OP here. I don’t think I should have to clarify, but just in case I do: I will absolutely make or buy vegan dishes to be sure that everyone has a full plate, and I will not make anyone just eat salad.

That said, the idea of essentially doing what one person said and make sure there are an equal number of vegan and non-vegan foods isn’t happening. I simply don’t have the budget or the bandwidth. I’m going to look into the possibility of Whole Foods, and I’m going to discuss the tofurkey looking item that was suggested with my cousin. I’ll likely strike some happy medium between making some items vegan, making a portion of some items vegan (like pulling out a few mashed potatoes before adding cream/butter to the rest), and purchasing some vegan items. I won’t be hollowing out a pumpkin.
Anonymous
OP,

You sound kind. I recommend you talk to them before finalizing your plans and make sure what you’re planning to do will actually be something that works for them and is appreciated. I was assigned to bring desserts one year, and my husband’s side of the family includes one gluten free person and one gluten free/dairy free person. I thought I was doing a nice thing by special ordering very beautiful expensive gf/df personal apple pies from a local bakery that is fully gf (no cross contamination). It was an inconvenient place for me to go while simultaneously trying to bake regular desserts and pack my family to travel. Both people I bought the desserts for didn’t eat them or even taste them to be polite! The gf/df person packed her own fruit for dessert and the gf person just ate vanilla ice cream I had brought to serve with the pies. Lesson learned was that sometimes people with dietary restrictions are actually even more complex and disordered/picky about food than their restriction category indicates, so you may want to check if they even like mushrooms or potatoes or whatever so you don’t go to the trouble unless it will be eaten/appreciated.
Anonymous
Anonymous wrote:OP, I think you're making it too complicated for yourself.

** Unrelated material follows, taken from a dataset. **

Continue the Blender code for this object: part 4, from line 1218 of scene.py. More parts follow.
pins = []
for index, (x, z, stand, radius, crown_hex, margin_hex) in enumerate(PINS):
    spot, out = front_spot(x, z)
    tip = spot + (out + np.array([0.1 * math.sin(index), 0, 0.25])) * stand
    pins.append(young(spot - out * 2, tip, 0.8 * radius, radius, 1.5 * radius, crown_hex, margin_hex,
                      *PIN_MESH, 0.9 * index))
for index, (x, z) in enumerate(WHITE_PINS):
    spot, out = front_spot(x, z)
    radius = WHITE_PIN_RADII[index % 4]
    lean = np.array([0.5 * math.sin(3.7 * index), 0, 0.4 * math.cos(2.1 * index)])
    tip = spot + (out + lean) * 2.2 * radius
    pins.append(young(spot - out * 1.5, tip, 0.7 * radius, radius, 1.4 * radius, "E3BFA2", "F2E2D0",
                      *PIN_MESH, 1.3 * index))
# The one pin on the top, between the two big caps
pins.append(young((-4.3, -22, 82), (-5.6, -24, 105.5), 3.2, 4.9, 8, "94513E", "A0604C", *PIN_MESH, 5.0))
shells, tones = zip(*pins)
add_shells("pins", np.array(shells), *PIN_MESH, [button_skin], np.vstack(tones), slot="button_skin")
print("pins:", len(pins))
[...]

https://tofurky.com/what-we-make/roasts/feast/

Tofurky has a 'feast' which includes a vegan turkey with stuffing, gravy, and a brownie. I don't serve the brownie because I'm able to provide vegan pumpkin pie and it feels kind of weird/sad, but the roast and gravy + normally roasted vegetables in olive oil is a good solution. Having served this for my sister for many years I find I have to use extra vegetable broth and cover it tightly to prevent it from being too dry but otherwise she is happy with it.

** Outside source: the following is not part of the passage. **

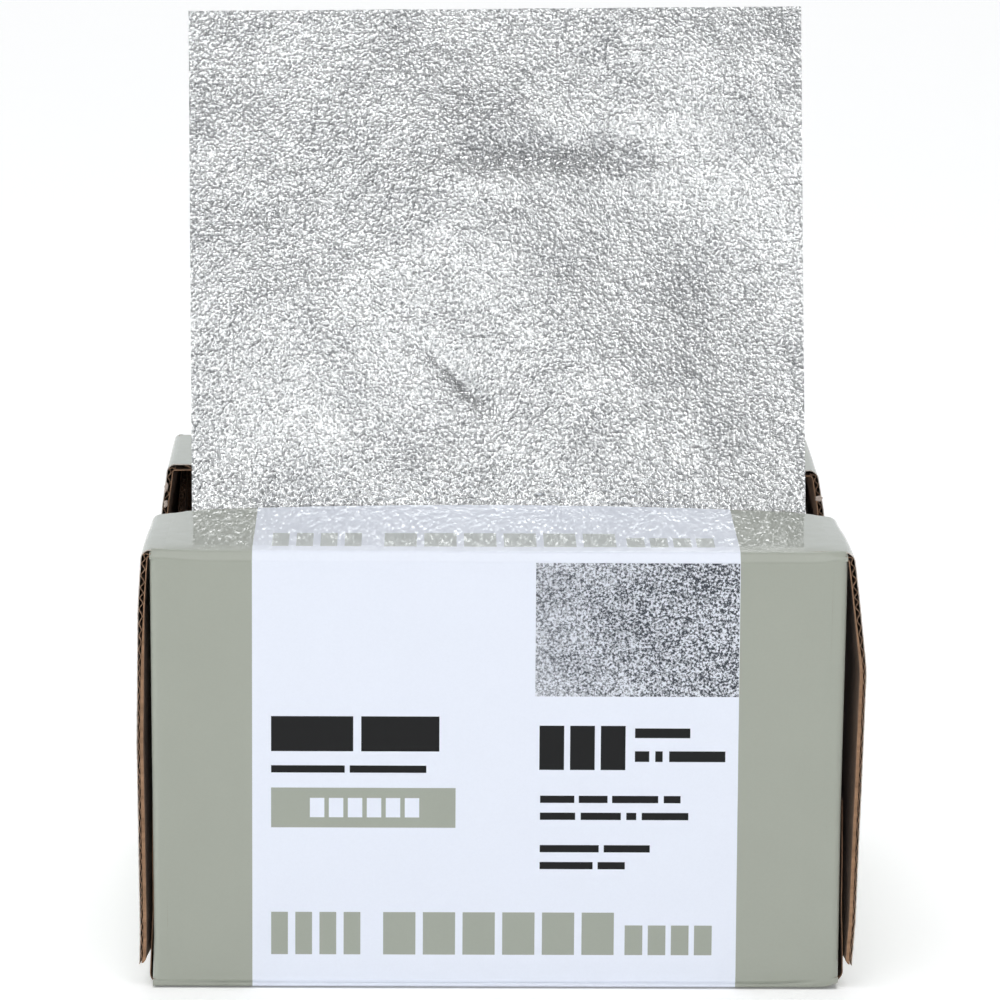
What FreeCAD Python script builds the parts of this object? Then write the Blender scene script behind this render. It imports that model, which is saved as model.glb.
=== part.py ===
"""Pop-up dispenser carton for pre-cut foil sheets.

A sealed-end corrugated carton lies on its bottom panel with its front facing -Y. The top
panel has a tear-out window that runs from end to end and down into both outer end flaps,
which leaves a lip in front and a strip behind. A stack of interfolded foil sheets fills
the carton, and the first sheet stands up through the window against the lip.

The origin is the middle of the base, +X is the carton's right and +Z is up. Millimetres.
"""

import FreeCAD, Part
import math
import os
import Sketcher

Vector = FreeCAD.Vector

# name, value, what it measures
DIMENSIONS = [
    ("box_width", 139.0, "front panel, corner to corner"),
    ("box_depth", 141.0, "front face to back face"),
    ("box_height", 90.0, "base to top"),
    ("board", 1.4, "thickness of the corrugated board"),
    ("crease_gap", 0.15, "between a flap's round hinge edge and the panel beside it"),
    ("layer_gap", 0.2, "between flaps that lie on each other"),
    ("corner_round", 1.2, "outer radius of the long creases"),
    ("top_half_width", 70.8, "middle to the outer flap's crease at the top"),
    ("lip_depth", 44.0, "front face to the window"),
    ("strip_start", 100.0, "front face to the rear strip"),
    ("bulge_half_width", 73.2, "middle to the outer flap where it stands out most"),
    ("bulge_height", 66.0, "base to that place"),
    ("foot_half_width", 72.75, "middle to the outer flap at its lower edge"),
    ("foot_height", 5.1, "base to the outer flap's lower edge"),
    ("flap_inset", 0.5, "outer flap's edge to the carton's front or back face"),
    ("notch_floor", 58.0, "base to the bottom of the window in an outer flap"),
    ("notch_round", 8.0, "radius of the window's lower corners"),
    ("inner_flap_height", 38.0, "base to the inner end flap's upper edge"),
    ("inner_flap_inset", 1.0, "inner end flap's edge to the front or back face"),
    ("dust_reach", 37.0, "dust flap, crease to free edge"),
    ("dust_low_crease", 3.2, "base to the dust flap's lower corner at the crease"),
    ("dust_low_free", 22.5, "base to its lower corner at the free edge"),
    ("dust_top_crease", 85.8, "base to its upper corner at the crease"),
    ("dust_top_free", 75.0, "base to its upper corner at the free edge"),
    ("tab_height", 26.0, "glue tab, crease to free edge"),
    ("tab_taper", 7.0, "how much each end of the glue tab slants in"),
    ("foil_width", 127.0, "foil sheet, across the carton"),
    ("foil_folded", 136.5, "foil sheet folded in half, front to back"),
    ("stack_height", 75.4, "stack of folded sheets"),
    ("stack_clearance", 0.15, "stack to the panels around it"),
    ("loose_foil", 0.3, "thickness of a loose sheet with its embossing"),
    ("next_short", 2.5, "how far the next sheet's free end stops short"),
    ("sheet_length", 115.6, "popped sheet, stack to its top edge"),
    ("sheet_shift", 0.67, "popped sheet's middle to the carton's, at the top panel"),
    ("sheet_lean", 11.1, "popped sheet leans back from upright, degrees"),
    ("sheet_turn", 0.66, "popped sheet turns in its own plane, degrees"),
    ("sheet_clearance", 0.3, "popped sheet to the lip"),
    ("sheet_above_top", 104.2, "popped sheet, top panel to its top edge"),
]

doc = FreeCAD.newDocument("foil_dispenser")
dims = doc.addObject("Spreadsheet::Sheet", "dims")
for row, (alias, value, meaning) in enumerate(DIMENSIONS, start=1):
    dims.set(f"A{row}", alias)
    dims.set(f"B{row}", str(value))
    dims.set(f"C{row}", meaning)
    dims.setAlias(f"B{row}", alias)
doc.recompute()

# Places that several pieces share, as expressions on the sheet.
HALF_BOARD = "dims.board / 2"
HALF_DEPTH = "dims.box_depth / 2"
UNDER_TOP = "dims.box_height - dims.board"
LIP_EDGE = "dims.lip_depth - dims.box_depth / 2"
STRIP_EDGE = "dims.strip_start - dims.box_depth / 2"
DUST_HINGE_X = "dims.box_width / 2 - dims.board / 2"
DUST_HINGE_Y = "dims.box_depth / 2 - dims.board / 2"
INNER_HINGE_X = "dims.box_width / 2 + dims.layer_gap + dims.board / 2"
OUTER_HINGE_X = "dims.top_half_width - dims.board / 2"
OUTER_HINGE_Z = "dims.box_height - dims.board / 2"
ROUND_CLEAR = "dims.board / 2 + dims.crease_gap"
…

You can add a few potatoes to the roasted vegetables and serve them instead of making 2 batches of mashed potatoes, or use vegan butter on all the mashed potatoes.


Vegetarian here - I think OP is being incredibly nice and thoughtful. Just be aware the Tofurky is notoriously terrible. I actually kind of like it, but it's awful - there are much better alternatives now.

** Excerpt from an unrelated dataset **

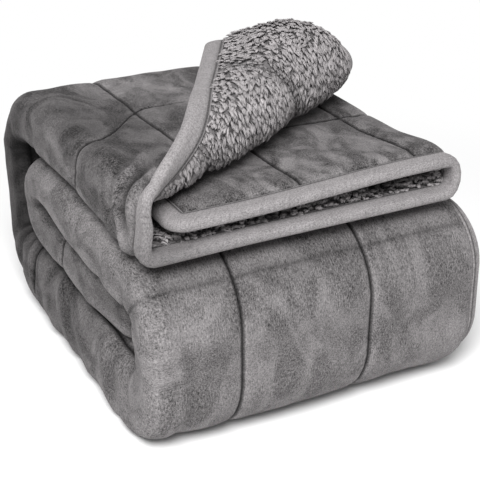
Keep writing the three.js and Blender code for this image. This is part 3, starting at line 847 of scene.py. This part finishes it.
def binding_finish(look):
    """A light tape with a short nap and faint ribs across it, with painted shade in the stitches' groove and
    at listed places.
    """
    f = Finish("edge_tape")
    at = f.uv("tape")
    nap_and_painted_light = f.noise(f.stretched(at, (420.0, 560.0, 1.0)), 1.0, 3.0, 0.75)
    ribs = f.noise(f.stretched(at, (300.0, 60.0, 1.0), 14), 1.0, 2.0, 0.6, 0.6)
    cast = f.noise(f.stretched(at, (30.0, 90.0, 1.0)), 1.0, 2.0, 0.5, 0.8)
    fine = f.noise(at, 950.0, 1.0)
    level = 0.80 + cast * 0.40 + (nap_and_painted_light - 0.5) * 2.2 + (ribs - 0.5) * 0.6 + (fine - 0.5) * 0.9
    # painted shade in the stitches' groove and at the listed places
    shade = (1 - f.stored("groove") * 0.86) * f.stored("nap_and_painted_light")
    colour = f.times(warm(look.binding_level), level.clamped(0.2, 3.0) * shade)
    return f.close(
        colour, 0.85, nap_and_painted_light * 0.7 + ribs * 0.5 + fine * 0.3, 0.0012,
        Sheen_Weight=0.18, Sheen_Roughness=0.4, Sheen_Tint=warm(0.7), Specular_IOR_Level=0.10,
    )


def thread_finish(look):
    """Sewing thread with its twist."""
    f = Finish("sewing_thread")
    twist = f.noise(f.node("ShaderNodeTexCoord", {}, {})["Object"], 2600.0, 1.0)
    colour = f.times(warm(look.thread_level), 0.75 + twist * 0.5)
    return f.close(colour, 0.6, twist, 0.0002, Specular_IOR_Level=0.3)


class ThrowSizes(bpy.types.PropertyGroup):
    face_step: bpy.props.FloatProperty(
        name="Flannel step", description="Spacing of the flannel's grid lines where it shows, in mm",
        default=5.5, min=2.0, max=12.0)
    lock_spacing: bpy.props.FloatProperty(
        name="Lock spacing", description="Way from one lock of pile to the next, in mm",
        default=4.85, min=3.0, max=12.0)
    lock_length: bpy.props.FloatProperty(
        name="Pile length", description="Length of a strand of the pile, in mm",
        default=13.0, min=5.0, max=25.0)
    strands: bpy.props.IntProperty(
        name="Strands in a lock", description="How many strands a lock of pile has",
        default=12, min=4, max=20)
    stitch: bpy.props.FloatProperty(
        name="Stitch length", description="Length of one stitch of the binding, in mm",
        default=3.8, min=1.5, max=8.0)


class ThrowLook(bpy.types.PropertyGroup):
    flannel_level: bpy.props.FloatProperty(
        name="Flannel grey", description="Lightness of the flannel", default=0.115, min=0.0, max=1.0,
        subtype="FACTOR")
    pile_level: bpy.props.FloatProperty(
        name="Pile grey", description="Lightness of the sherpa pile", default=0.305, min=0.0, max=1.0,
        subtype="FACTOR")
    binding_level: bpy.props.FloatProperty(
        name="Binding grey", description="Lightness of the edge binding", default=0.215, min=0.0, max=1.0,
        subtype="FACTOR")
    thread_level: bpy.props.FloatProperty(
        name="Thread grey", description="Lightness of the sewing thread", default=0.09, min=0.0, max=1.0,
        subtype="FACTOR")


def finish_piece(piece, material):
    """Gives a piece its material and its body."""
    piece.data.materials.clear()
    piece.data.materials.append(material)
    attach(piece, BODY)


# The roll's pile is brushed round this level axis, and hangs a little; the mouth's lies to the front
BRUSH_AXIS = np.array((0.886, -0.463, 0.0))
BRUSH_HANG, BRUSH_ASIDE = 0.35, -0.14
MOUTH_LIE = np.array((-0.15, -1.0, -0.35))
# Pile shows where the roll has turned this far, and in the mouth this deep and this far round its folds
PILE_TURN = math.radians(28)
MOUTH_PILE_DEPTH, MOUTH_PAST_LEFT, MOUTH_PAST_RIGHT = 105.0, 30.0, 20.0
# The width where the roll's locks are split in two pieces, and how far locks go in under the tape
LOCKS_SPLIT, UNDER_TAPE = 1085.0, 1.0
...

I think some potatoes, roasted veggies, perhaps a vegan green bean casserole (very easy to make), cranberry sauce, and one of those Fieldroasts or some other thing like that is more than enough. Bread is always good. It's very easy to make a vegan stuffing, if you want to try it. Vegan mac and cheese is no sweat if you feel like giving it a go. You can buy a vegan pie from Trader Joe's or wherever - or vegan ice cream. There's tons of store bought options.

Maybe ask your cousin what they would eat if they were doing Thanksgiving for themselves for more ideas. It's probably easier for them to propose dishes than for you to try to guess what they will like. Bringing in is a great idea if you've got a local store that does pre-made vegan Thanksgiving food. I don't think most will last two days, but you can ask your WF what they think.

And on behalf of non-meaties everywhere, thank you for being accomodating.
Anonymous
Anonymous wrote:I’d skip the vegan mashed potatoes, just doesn’t sound good. Also can you do two batches of stuffing, one vegan and one not? I typically make two batches, one super traditional and one more “interesting” one.


Vegan mashed potatoes can be very good.
Anonymous
Anonymous wrote:I’d make green beans with almonds, a mix of roast vegetables and sweet potatoes, frozen corn as side dishes. I would not make stuffing vegan or make different versions as it can be confusing which is which.


Really doesn't have to be confusing. The vegan stuffing goes in a much smaller serving dish, and is placed near the vegans.
Anonymous
Anonymous wrote:I just found out that my cousin and her new husband are vegan. They live far away, so they can’t bring anything for Thanksgiving. I’m hosting 16 total, and I’d say the other 14 guests (this count includes my family) are very traditional eaters. The only other factor is nut allergies, but that’s my kids so I naturally work that into the menu. I think the other guests are pretty traditional and expect the usual fare. I’m happy to do some extra work, but I’d love to pinch-hit with vegan store-bought items from Wegmans, if anyone happens to know of anything good.

Appetizers could be:
Veggies/chips with homemade French onion dip and hummus as the vegan option
Maybe shot glasses of vegan vichyssoise?

Dinner of:
Turkey, gravy
Mashed potatoes

Could make vegan versions of:
Mashed potatoes (small side dish that I would keep by and then add butter and cream/milk to the majority of the pot)
Burgundy mushrooms (I usually make with butter but I think I can easily make these vegan)
Dressing (easy enough to use vegetable stock instead of chicken stock, but I might get dinged by the majority for this as I think it wont’ t taste as good)
Cranberry sauce
Roasted vegetables
Maybe some type of roll? Does anyone know of a good vegan bread mix or cornbread mix or some such?

Dessert:
Traditional versions of pumpkin pie, apple pie and pecan pie
I could make apple pie filling for vegans and just have that warm in a crock pot?
Maybe add some kind of vegan brownie? Need help with dessert ideas

Is the above enough food for the vegans? They can make a plate of that, right?


Ask them. I'd do a baked potato for them but otherwise that looks good.